Last Updated May 22, 2020 at 12:24 pm EDT

The Al Rashid mosque in Edmonton is shown on Sept. 22, 2012. THE CANADIAN PRESS/Ian Jackson

Mosques across Ontario are trying to salvage Eid celebrations as best they can during the COVID-19 pandemic, with some opting for drive-thru gift handouts while others plan to lead congregants in online prayers.

Eid al-Fitr is a celebration that comes at the end of Ramadan — the month in the Islamic calendar where Muslims around the world forego food and drink from sunrise to sunset. This year, it starts after the last fast on Saturday and is celebrated on Sunday morning.

Usually, hundreds and thousands of Muslims crowd into neighbourhood mosques or gather at parks for a congregational prayer and sermon before embracing with others and visiting homes for food and drink throughout the day.

That won’t be the case this year, so the Islamic Society of North America plans to hand out about 1,000 gifts to families during a drive-thru celebration at its mosque in Mississauga.

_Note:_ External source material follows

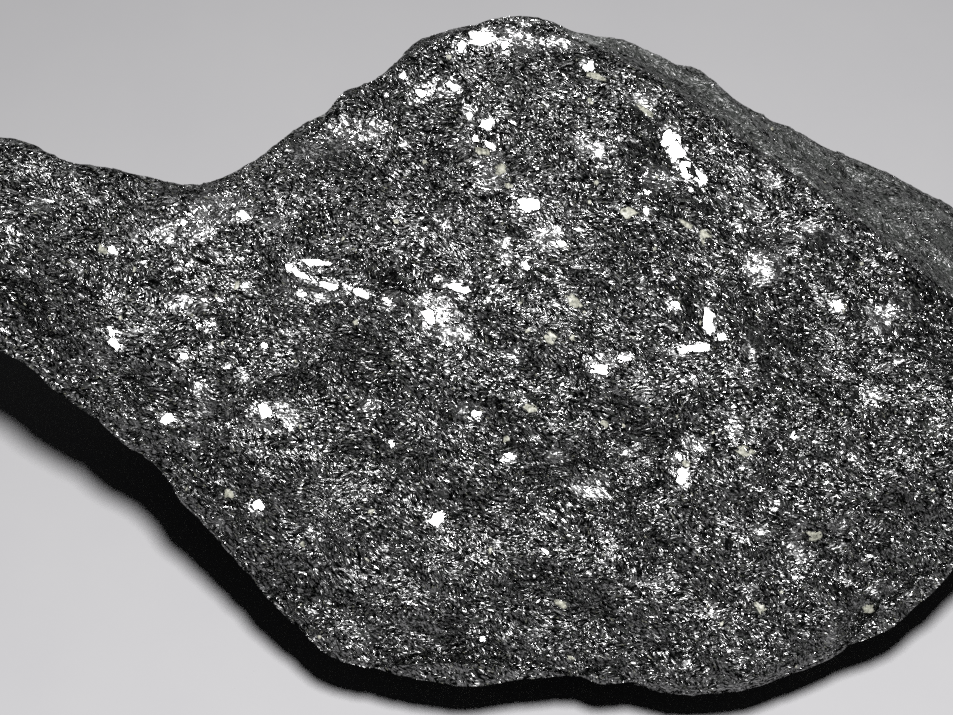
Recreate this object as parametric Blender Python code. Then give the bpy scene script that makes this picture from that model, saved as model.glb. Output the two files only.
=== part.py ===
"""Amphibolite hand specimen: one broken piece of dark foliated rock, resting on its underside.

The stone is a loft. Its sections are closed curves through nine rails that run from its left tip to its right tip:
the lower girth, three rails up the broad broken face, the crest, the back ridge, the back and two rails of the
underside. The rails are set out square to the broad face (along, up the face, out of the face) and turned to stand.
Relief is then raised on it as the rock breaks: broad swells, ledges where sheets of the foliation end, and chips.
"""

from math import cos, pi, radians, sin, sqrt

import bmesh
import bpy
import numpy as np

MM = 0.001

# The stone is 100 mm long, the size of a hand specimen. Lengths are in millimetres until the mesh is made.
FACE_TILT = radians(60)  # how far the direction out of the broad face is raised above level
FOOTPRINT_MIDDLE = (-0.10, -9.92)  # where the middle of the stone's box comes before it is moved to the origin

# One row for each section, left tip to right tip. Each triple is (along, up the face, out of the face).
# Dome: how far the middle of the broad face stands above the line from girth to crest.
# Underside: its height above the table. Below 0 the stone is cut flat there, and rests on the cut.
SECTIONS = (
    # lower girth         crest                 back ridge            dome underside
    ((-49.3, 6.4, 31.0), (-49.2, 12.4, 30.0), (-49.0, 11.6, 26.0), 0.6, 24.0),
    ((-46.6, 3.8, 31.0), (-46.0, 16.4, 29.5), (-46.0, 15.2, 23.0), 1.2, 20.0),
    ((-41.8, 1.2, 30.8), (-41.7, 18.0, 29.0), (-41.0, 16.8, 21.0), 2.0, 16.0),
    ((-36.0, -1.6, 30.2), (-33.0, 15.0, 29.0), (-33.0, 13.8, 20.0), 2.4, 11.5),
    ((-29.0, -7.6, 29.1), (-25.2, 13.0, 29.0), (-25.0, 12.0, 19.0), 2.6, 4.0),
    ((-22.0, -15.8, 28.6), (-17.6, 18.2, 28.5), (-17.5, 17.0, 18.0), 2.8, -2.0),
    ((-14.0, -24.4, 28.5), (-8.6, 25.5, 28.0), (-8.6, 24.2, 17.0), 3.0, -3.4),
    ((-5.0, -27.9, 28.9), (0.4, 28.5, 27.5), (0.4, 27.8, 16.0), 3.2, -3.4),
    ((5.5, -26.4, 28.5), (9.0, 26.0, 27.5), (9.4, 26.4, 14.5), 3.2, -3.4),
    ((16.0, -26.2, 28.0), (19.0, 20.4, 27.0), (19.0, 22.9, 13.0), 3.0, -3.4),
    ((27.5, -24.2, 27.4), (28.6, 12.9, 26.5), (28.6, 19.8, 12.0), 2.6, -2.4),
    ((37.7, -19.2, 26.5), (37.8, 5.8, 25.0), (37.8, 14.6, 11.5), 2.2, 1.5),
    ((44.8, -12.2, 24.5), (44.6, 1.0, 23.0), (45.0, 8.6, 12.5), 1.6, 6.0),
    ((48.6, -7.0, 21.5), (48.4, -1.4, 20.5), (48.8, 2.4, 15.0), 0.6, 10.0),
)
LEFT_TIP = (-50.0, 9.4, 28.0)
RIGHT_TIP = (49.8, -2.6, 18.0)
FACE_RAILS = ((0.14, 0.72), (0.50, 1.00), (0.84, 0.75))  # share of the way up the face, share of the dome
BACK_BULGE, BACK_HEIGHT = 0.02, 0.45  # shares of the stone's depth, and of its height behind
HEEL_INSET = 0.10  # how far the underside stops short of the back, as a share of the depth
TOE_INSET, TOE_UNDERCUT = 0.26, 0.72  # the same in front, or this share of the height of the girth above it
TOE_RISE = 0.08  # how far the toe stands above the underside, as a share of that height

ALONG, AROUND = 70, 70  # the grid of the surface: steps from tip to tip, and round each section

# Relief: how wide each kind is, and how far it stands out or lies in.
SWELL_WIDTH, SWELL_HEIGHT = 26.0, 0.7
LUMP_WIDTH, LUMP_HEIGHT = 8.0, 0.32
SHEET_THICKNESS, LEDGE_HEIGHT = 5.0, 1.3  # the foliation's sheets, and the ledges where they end
LEDGE_ON_FACE = 0.2  # the share of that height on a surface that runs along the sheets
SHEET_WAVE_WIDTH, SHEET_WAVE = 22.0, 0.35  # how the sheets undulate, the second as a share of their thickness
LEDGE_DROP = 0.22  # the share of a sheet's thickness in which the surface drops to the next
SHEET_LEAN = (0.10, 0.16, 1.0)  # the direction across the sheets: along, up the face, out of the face
CHIP_SIZES = ((9.0, 1.9), (4.8, 1.0))  # fracture faces: how wide they are, and how deep for their width
CHIP_LEAN, CHIP_TOP = 0.25, 0.57  # how much they lean, and where their ridges are worn flat, as shares of that depth
RIB = ((-17.5, 8.4), (-5.8, 3.3), (-1.7, 0.0), (4.6, -6.2))  # a low rib over the broad face: along, up the face
RIB_HEIGHT, RIB_WIDTH = 0.7, 2.6
RIB_ABOVE = 22.0  # only the broad face lies this far out
TIP_SHARE = 0.5  # the relief fades towards the two tips, where the sine along the stone is under this


def to_stand(place):
    """Points or directions set out square to the broad face, turned so that the face leans back on the table."""
    along, up, out = np.moveaxis(np.asarray(place, float), -1, 0)
    return np.stack([
        along,
        up * sin(FACE_TILT) - out * cos(FACE_TILT),
        up * cos(FACE_TILT) + out * sin(FACE_TILT),
    ], axis=-1)


def rails():
    """The control net: for each section nine points, from the lower girth over the face and down the back."""
    girth, crest, ridge = (np.array([row[i] for row in SECTIONS]) for i in range(3))
    dome, under = (np.array([row[i] for row in SECTIONS]) for i in (3, 4))
    face = []
    for share, lift in FACE_RAILS:
        rail = girth + share * (crest - girth)
        rail[:, 2] += lift * dome
        face.append(to_stand(rail))
    front, rear = to_stand(girth), to_stand(ridge)
    depth = rear[:, 1] - front[:, 1]
    back, heel, toe = rear.copy(), rear.copy(), front.copy()
    back[:, 1] += BACK_BULGE * depth
    back[:, 2] = under + BACK_HEIGHT * (rear[:, 2] - under)
    heel[:, 1] -= HEEL_INSET * depth
    heel[:, 2] = under
    toe[:, 1] += np.maximum(TOE_INSET * depth, TOE_UNDERCUT * (front[:, 2] - under))
    toe[:, 2] = under + TOE_RISE * (front[:, 2] - under)
    net = np.stack([front, *face, to_stand(crest), rear, back, heel, toe], axis=1)
    ends = [np.broadcast_to(to_stand(tip), net[:1].shape) for tip in (LEFT_TIP, RIGHT_TIP)]
    return np.concatenate([ends[0], net, ends[1]])


def curve_through(rows, at, closed):
    """A Catmull-Rom curve through rows of points, read at each place in at, which counts in rows."""
    start = np.floor(at).astype(int)
    if not closed:
        start = np.minimum(start, len(rows) - 2)
    step = (at - start)[:, None, None]
    near = [start + k for k in (-1, 0, 1, 2)]
    a, b, c, d = (rows[k % len(rows) if closed else np.clip(k, 0, len(rows) - 1)] for k in near)
    return 0.5 * (2 * b + (c - a) * step + (2 * a - 5 * b + 4 * c - d) * step**2 + (3 * b - a - 3 * c + d) * step**3)


def smooth_form(along, around):
    """The stone before its relief: points at shares along from tip to tip and shares around from the girth."""
    net = rails()
    lengthwise = curve_through(net, along * (len(net) - 1), closed=False)
    loops = curve_through(lengthwise.transpose(1, 0, 2), around * net.shape[1], closed=True)
    return loops.transpose(1, 0, 2)


def outward(points):
    """The direction out of the surface at each point of the grid, from its neighbours along and around."""
    along = np.gradient(points, axis=0)
    around = np.roll(points, -1, axis=1) - np.roll(points, 1, axis=1)
    across = np.cross(along, around)
    return across / np.maximum(np.linalg.norm(across, axis=-1, keepdims=True), 1e-9)


def waves(points, width, seed, count=16):
    """Aimless relief, mostly from -1 to 1: a sum of plane waves that run in random directions."""
    chance = np.random.default_rng(seed)
    ways = chance.normal(size=(count, 3))
    ways *= (2 * pi / width) / np.linalg.norm(ways, axis=1, keepdims=True) * chance.uniform(0.6, 1.4, (count, 1))
    return np.sin(points @ ways.T + chance.uniform(0, 2 * pi, count)).sum(-1) / sqrt(count)


def chance_of(cell, salt):
    """A repeatable random number from 0 to 1 for each cell of a lattice."""
    mixed = np.sin(cell @ np.array([127.1, 311.7, 74.7]) + 53.3 * salt) * 43758.5453
    return mixed - np.floor(mixed)


def chips(points, width, depth):
    """Fracture faces: shallow hollows round centres scattered one to a cube, each leaning its own way. The lowest
    of the hollows is the surface, so two of them meet in a ridge, and the highest ridges are worn flat."""
    scaled = points / width
    home = np.floor(scaled)
    lowest = np.full(points.shape[:-1], CHIP_TOP)
    for shift in np.ndindex(3, 3, 3):
        cell = home + np.array(shift) - 1
        centre = cell + np.stack([chance_of(cell, k) for k in (1, 2, 3)], axis=-1)
        slope = np.stack([chance_of(cell, k) for k in (4, 5, 6)], axis=-1) * 2 - 1
        away = scaled - centre
        lowest = np.minimum(lowest, (away**2).sum(-1) + CHIP_LEAN * (away * slope).sum(-1))
    return depth * (lowest - CHIP_TOP / 2)


def ledges(points, out):
    """Steps where sheets of the foliation end: a slow rise through each sheet, then a short drop to the next.
    They fade where the surface runs along the sheets."""
    across = to_stand(np.array(SHEET_LEAN) / np.linalg.norm(SHEET_LEAN))
    sheet = (points @ across) / SHEET_THICKNESS + SHEET_WAVE * waves(points, SHEET_WAVE_WIDTH, seed=5)
    share = sheet - np.floor(sheet)
    rise = np.minimum(share / (1 - LEDGE_DROP), (1 - share) / LEDGE_DROP)
    steep = 1 - (out @ across) ** 2
    return LEDGE_HEIGHT * (rise - 0.5) * (LEDGE_ON_FACE + (1 - LEDGE_ON_FACE) * steep)


def rib(points):
    """A low rib along a broken line over the broad face, and a bell curve across it."""
    along = points[..., 0]
    up = points[..., 1] * sin(FACE_TILT) + points[..., 2] * cos(FACE_TILT)
    out = -points[..., 1] * cos(FACE_TILT) + points[..., 2] * sin(FACE_TILT)
    nearest = np.full(along.shape, np.inf)
    for start, end in zip(RIB, RIB[1:]):
        run, rise = end[0] - start[0], end[1] - start[1]
        share = ((along - start[0]) * run + (up - start[1]) * rise) / (run**2 + rise**2)
        share = np.clip(share, 0, 1)
        gap = (along - start[0] - share * run) ** 2 + (up - start[1] - share * rise) ** 2
        nearest = np.minimum(nearest, gap)
    return RIB_HEIGHT * np.exp(-nearest / RIB_WIDTH**2) * (out > RIB_ABOVE)


def stone_surface(count_along, count_around):
    """The grid of points on the broken surface, in millimetres, standing on the table at its place."""
    along = np.linspace(0, 1, count_along + 1)
    around = np.arange(count_around) / count_around
    points = smooth_form(along, around)
    out = outward(points)
    relief = SWELL_HEIGHT * waves(points, SWELL_WIDTH, seed=1)
    relief += LUMP_HEIGHT * waves(points, LUMP_WIDTH, seed=2)
    relief += ledges(points, out) + rib(points)
    for width, depth in CHIP_SIZES:
        relief += chips(points, width, depth)
    tapered = np.minimum(1, np.sin(pi * along) / TIP_SHARE)[:, None]
    points = points + out * (relief * tapered)[..., None]
    return points - np.array([*FOOTPRINT_MIDDLE, 0.0])


def make_material():
    material = bpy.data.materials.new("amphibolite")
    material.use_nodes = True
    shader = material.node_tree.nodes["Principled BSDF"]
    shader.inputs["Base Color"].default_value = (0.045, 0.046, 0.047, 1)
    shader.inputs["Roughness"].default_value = 0.42
    shader.inputs["Metallic"].default_value = 0.0
    return material


def make_stone():
    """A sphere with its poles on the stone's two tips, each vertex carried to its place on the surface, then cut
    flat where it rests."""
    surface = stone_surface(ALONG, AROUND) * MM
    mesh = bmesh.new()
    bmesh.ops.create_uvsphere(mesh, u_segments=AROUND, v_segments=ALONG, radius=1)
    for vertex in mesh.verts:
        x, y, z = vertex.co
        row = round(np.arccos(np.clip(-z, -1, 1)) / pi * ALONG)
        column = round(np.arctan2(-x, y) / (2 * pi) * AROUND) % AROUND
        vertex.co = surface[row, column]
    table = bmesh.ops.bisect_plane(
        mesh, geom=mesh.verts[:] + mesh.edges[:] + mesh.faces[:], dist=1e-6,
        plane_co=(0, 0, 0), plane_no=(0, 0, -1), clear_outer=True)
    rim = [item for item in table["geom_cut"] if isinstance(item, bmesh.types.BMEdge)]
    bmesh.ops.holes_fill(mesh, edges=rim, sides=0)
    bmesh.ops.recalc_face_normals(mesh, faces=mesh.faces[:])
    data = bpy.data.meshes.new("amphibolite_stone")
    mesh.to_mesh(data)
    mesh.free()
    data.shade_smooth()
    data.set_sharp_from_angle(angle=radians(35))
    data.materials.append(make_material())
    return bpy.data.objects.new("amphibolite_stone", data)


def main():
    for old in list(bpy.data.objects):
        bpy.data.objects.remove(old)
    parts = bpy.data.collections.new("amphibolite")
    bpy.context.scene.collection.children.link(parts)
    parts.objects.link(make_stone())


main()
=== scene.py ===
from math import cos, pi, radians, sin, sqrt

import bpy
import numpy as np
from mathutils import Matrix, Vector


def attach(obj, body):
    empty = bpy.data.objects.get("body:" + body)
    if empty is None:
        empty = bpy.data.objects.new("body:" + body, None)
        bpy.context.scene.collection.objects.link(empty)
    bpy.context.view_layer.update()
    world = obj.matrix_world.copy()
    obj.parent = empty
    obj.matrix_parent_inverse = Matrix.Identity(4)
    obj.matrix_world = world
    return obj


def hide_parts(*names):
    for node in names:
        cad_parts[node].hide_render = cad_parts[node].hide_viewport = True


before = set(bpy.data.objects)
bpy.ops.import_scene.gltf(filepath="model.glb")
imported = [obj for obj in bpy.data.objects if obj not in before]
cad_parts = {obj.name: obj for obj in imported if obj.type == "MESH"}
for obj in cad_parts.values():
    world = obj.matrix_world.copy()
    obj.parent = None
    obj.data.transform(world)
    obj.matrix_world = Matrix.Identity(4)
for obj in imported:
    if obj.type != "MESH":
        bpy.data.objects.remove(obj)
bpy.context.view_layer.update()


# ---------------------------------------------------------------- the table, the lamps and the camera
# The stone lies on pale matt paper. One small lamp a little above the line of sight, as a flash is, makes its
# crystals glint and drops a short hard shadow in front of it. A wide lamp behind keeps its back readable.

MM = 0.001
FACE_TILT = radians(60)  # how far the direction out of the stone's broad face is raised above level
PICTURE_WIDTH = 79.4  # millimetres across the picture, at the broad face
CAMERA_AWAY = 400.0  # from the broad face
SENSOR = 36.0
FOOTPRINT = np.array([-0.10, -9.92, 0.0])  # the middle of the stone's box, which is moved over the origin
PICTURE_MIDDLE = (-1.96, 0.21, 29.0)  # along, up the broad face and out of it
PAPER_HALF = 4.0  # metres from the paper's middle to its edge
MOTTLE_WIDTH = 50 / 3
PAPER_GLOW = (0.07, 0.26, 0.50)  # metres from the stone where it sets in and is full, and how bright it is
FLASH_PLACE, FLASH_AIM = (15, -104, 315), (12, -56, 0)
FLASH_RADIUS = 16.0
BEHIND_PLACE = (-250, 760, 430)
SKY_LIGHT, SKY_SEEN = 0.01, 0.52  # how bright the sky is as a light, and as what is seen behind the paper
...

“It is a tough time, people are still scared, there’s still a lot of uncertainty, but we did not want that to overshadow the joy of Eid and the spiritual experience of Ramadan,” said Chihab Kaab, chair of the ISNA board.

“That’s why we’re doing all this.”

The mosque has already been doing a drive-thru meal service throughout Ramadan. The practice replaces community dinners that are usually held at mosques throughout the month to break fast.

On the first day of the service, ISNA managed to hand out 200 meals, but that increased to 1,200 meals on a single night by this week.

Kaab said the plan for Sunday is to hold the drive-thru from 10 a.m. to noon, at which point families will go home and be able to access a pre-recorded sermon and instructions for families to do the Eid prayer at home.

The program will cap off with a video that shows children how to interact with some of the items in their gift bags.

A henna artist will show kids how to apply a tube of the temporary tattoo material on their skin, while a balloon artist will show them how to make balloon animals.

“That way you’re connecting them, and there’s engagement,” said Kaab.

In St. Catharines, Masjid al-Noor board member Hussein Hamdani said a network of mosques discussed different ways to best celebrate the holiday while obeying physical distancing rules.

Masjid al-Noor decided to release an online sermon and give congregants instructions on how to do the Eid prayer at home with their families.

“It’s tough because it’s been a month of fasting,” said Hamdani, noting it’s a taxing time for Muslims, who generally look forward to celebrating it’s end together.

“We’re so historically used to dealing with things in congregation … and so people are really yearning for getting together and seeing other people and celebrating.”

He said other mosques have opted to livestream the Eid prayer on Zoom to mimic how prayer is led by Imam inside a mosque.

“It certainly captures the spirit of what the community is looking for, which his a bit of coming together,” said Hamdani, although he said his mosque chose not to do the prayer that way.

Back in Mississauga, Kaab said he’s been overjoyed to see that the idea of drive-thru Eid celebrations is catching on. Drive-thru meals for Ramadan have also taken place in other parts of the country, with Al-Rashid Mosque in Edmonton handing out over 1,000 meals in a day.

“I’ve seen posters all over the city promoting the same thing,” said Kaab. “It’s beautiful. That was the whole purpose.”